Clients have already taken note, with the spokesperson of one major energy company observing to Legal Business in an unofficial capacity that the breakaway was of interest for being conflict free.
As for Freshfields, it still has the brand and the resource. But it would be unwise to write off the moves lightly.
Top three arbitration teams in The Legal 500
Freshfields Bruckhaus Deringer’s team ‘gives pertinent advice’. Its recent work includes representing Orascom in an investment treaty arbitration against Algeria. Nigel Rawding is ‘an excellent practitioner’. Christopher Pugh, Sylvia Noury and Jane Jenkins are also highly rated.
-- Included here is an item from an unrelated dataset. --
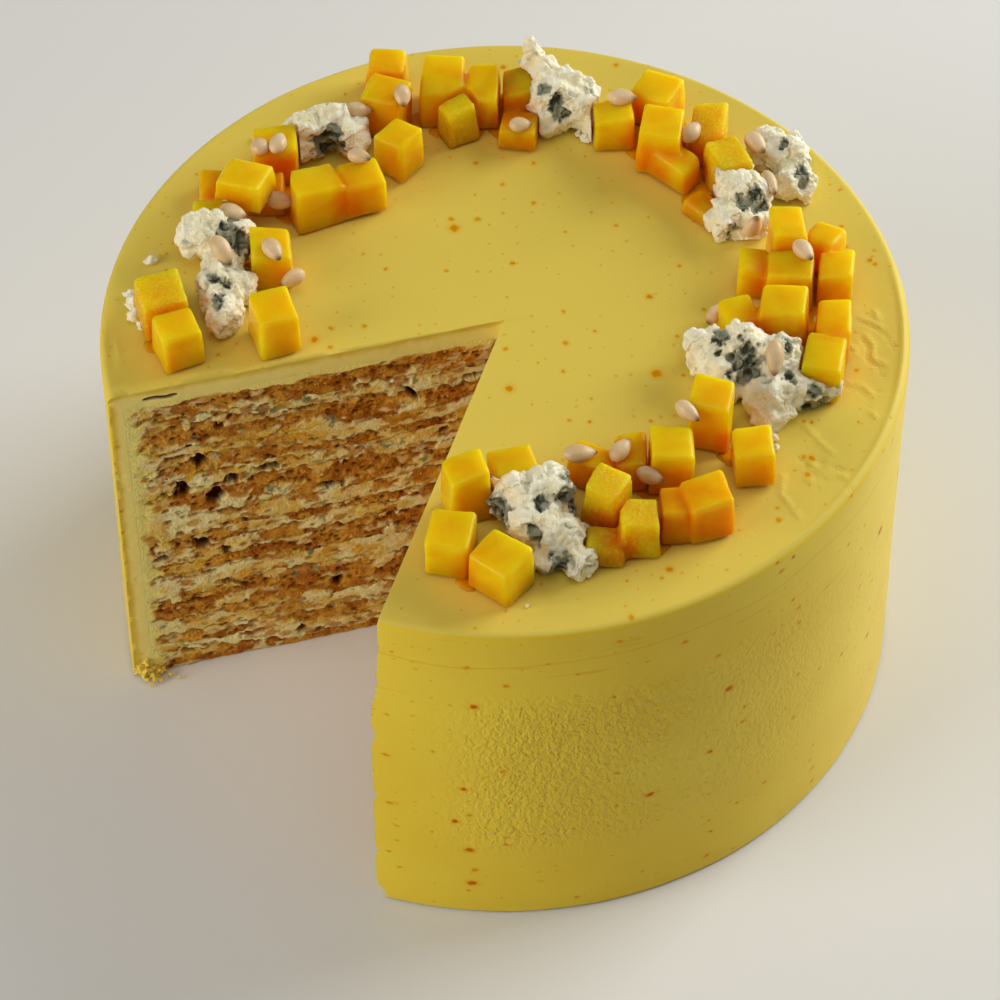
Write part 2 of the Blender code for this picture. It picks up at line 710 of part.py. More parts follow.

Skadden, Arps, Slate, Meagher & Flom (UK)’s team ‘provides an outstanding service’. It successfully acted for the AAR consortium in its high-profile dispute with BP. Patrick Heneghan, David Kavanagh, Bruce Macaulay and Karyl Nairn QC are recommended.
Wilmer Cutler Pickering Hale and Dorr successfully represented an energy company in a $3.5bn dispute. Gary Born is ‘simply amazing’, and Franz Schwarz is ‘tactically excellent’. Steven Finizio, Wendy Miles, Duncan Speller and Maxi Scherer are also recommended. The team conducts its own advocacy.